Frugality, of course, did not imply compromise. Top quality corks, for example, were paired with bottles imported from France. Williams Selyem’s elegant label was designed and printed by a friend of Burt’s, the esteemed Graham Macintosh of San Francisco’s White Rabbit Press. ‘That was just knowing my craft’, Burt demurs, but it reflects the degree of fastidiousness he brought to winemaking.

‘We tried to do everything right,’ he remembers, ‘every little thing. There are so many things—from tasting the fruit to sorting it; what you do when the wine’s in tank; then selecting at the press, and afterwards just topping off; there’s so much attention and selection throughout the process’.

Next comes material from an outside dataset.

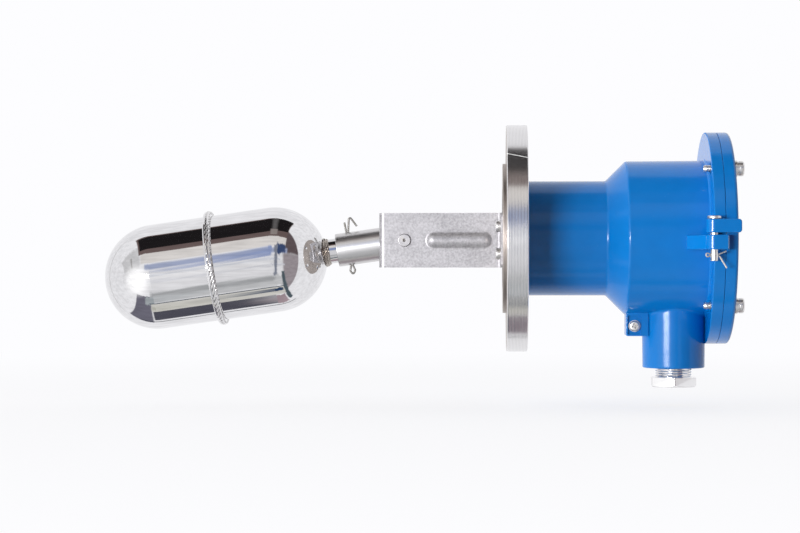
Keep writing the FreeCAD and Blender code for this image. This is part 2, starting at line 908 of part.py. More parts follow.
def rooted_hub(hub):
    """The hub on a length of barrel just inside the body, with the rounded root where they meet."""
    taper = (body_end_dia - body_dia) / 2 / (ring_back - cone_end)
    start = cone_end + 2 * shoulder_round
    end = hub_x + hub_dia / 2 + 2 * hub_root_round
    surface = body_dia / 2 - hub_root_sink
    start_radius = surface + taper * (start - cone_end)
    end_radius = surface + taper * (end - cone_end)
    barrel = turned_x([(start, 0), (start, start_radius), (end, end_radius), (end, 0)])

    def at_root(point):
        from_barrel = math.hypot(point.y, point.z) - surface
        on_barrel = 0 < from_barrel < end_radius - surface
        return on_barrel and math.hypot(point.x - hub_x, point.y) < hub_dia / 2 and point.z < 0

    return eased(joined([barrel, hub]), hub_root_round, at_root)


def casting_outside():
    """Neck, shoulder, body and ring with the hub, its rounded root and its web."""
    hub, web = hub_solid()
    return joined([housing_outside(), rooted_hub(hub), web])


def hub_bore():
    """Threaded mouth, seat of the sealing bush and the cable way into the chamber."""
    seat = -hub_drop + gland_thread_length - gland_thread_shown + body_gap
    seat += gland_washer_thickness + bush_length
    mouth = rod_z(gland_thread_dia + 2 * thread_gap, -hub_drop - overcut, seat, hub_x)
    return [mouth, rod_z(cable_way_dia, seat - overcut, -body_bore + hub_root + overcut, hub_x)]


def hinge_lug():
    """Hinge lug cast on the housing: sloping pad, knuckle and rounded end."""
    outer = hinge_y - knuckle_radius
    left = hinge_x - knuckle_radius
    wall = -body_dia / 2 + housing_wall / 2
    bottom = lug_top - lug_height
    pad = slab_z([
        (lug_pad_start, wall),
        (lug_pad_start, -body_dia / 2 - lug_pad_step, lug_corner),
        (left, -ring_dia / 2 - lug_pad_past_rim, lug_corner),
        (left, outer, knuckle_radius),
        (hinge_x + knuckle_radius, outer),
        (hinge_x + knuckle_radius, wall),
    ], bottom, lug_top)
    end = rod_z(2 * lug_end_radius, bottom, lug_top, hinge_x, hinge_y)
    inner = -(ring_dia - lug_ring_bite) / 2
    window = block(hinge_x, hinge_x + lug_end_radius, outer, inner, bottom, lug_top)
    lug = joined([pad, end.common(window)])
    return eased(lug, lug_edge, lambda point: at_level(bottom, point.z) or at_level(lug_top, point.z))


def earth_lug():
    """Block for the outer earth screw, with a cheek on each side of the recessed face."""
    lug = slab_y([
        (earth_lug_from + earth_chamfer_width, earth_lug_top),
        (earth_lug_from, earth_lug_top - earth_chamfer_height),
        (earth_lug_from, earth_lug_bottom, earth_lug_corner),
        (earth_lug_to, earth_lug_bottom),
        (earth_lug_to, earth_lug_top),
    ], earth_lug_front, earth_lug_front + earth_lug_depth)
    back = earth_lug_front + earth_lug_depth
    return eased(lug, earth_lug_edge, lambda p: at_level(earth_lug_front, p.y) or at_level(back, p.y))


def earth_screw_x():
    """Middle of the outer earth lug's recessed face."""
    return (earth_lug_from + hub_x - hub_dia / 2) / 2


def earth_recess_cut():
    """Recess between the cheeks of the earth lug, and its tapped hole."""
    floor = earth_lug_front + earth_recess
    middle = earth_screw_x()
    half = middle - earth_lug_from - earth_cheek
    low = earth_lug_bottom + earth_recess_sill
    high = earth_screw_z + half + earth_recess_head_room
    recess = slab_y([
        (middle - half, low, earth_recess_corner),
        (middle + half, low, earth_recess_corner),
        (middle + half, high, earth_recess_corner),
        (middle - half, high, earth_recess_corner),
    ], earth_lug_front - overcut, floor)
    hole_end = floor + earth_hole_depth
    hole = rod_y(earth_screw_dia + 2 * fit_gap, floor - overcut, hole_end, middle, earth_screw_z)
    return [recess, hole]


def gasket_groove(dia, section, face, depth_sign):
    """Square groove for a round gasket in a flat face across X."""
    half = section / 2 + groove_side_room
    low, high = sorted((face, face + depth_sign * (section + fit_gap)))
    return rod_x(dia + 2 * half, low, high).cut(rod_x(dia - 2 * half, low, high))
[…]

That fastidiousness shows in Burt’s wines to this day. As we reflect on the vitality of his 1988 Summa Vineyard Pinot Noir, he adumbrates a simple philosophy: ‘If you make balanced wines they tend to age well. That was my whole thing, making balanced wines. A lot of people said that when they got the wine they would drink it right away; and they thought it wouldn’t age because you could drink it right away; but if the wine’s in balance you can’. A simple philosophy, but a sound one.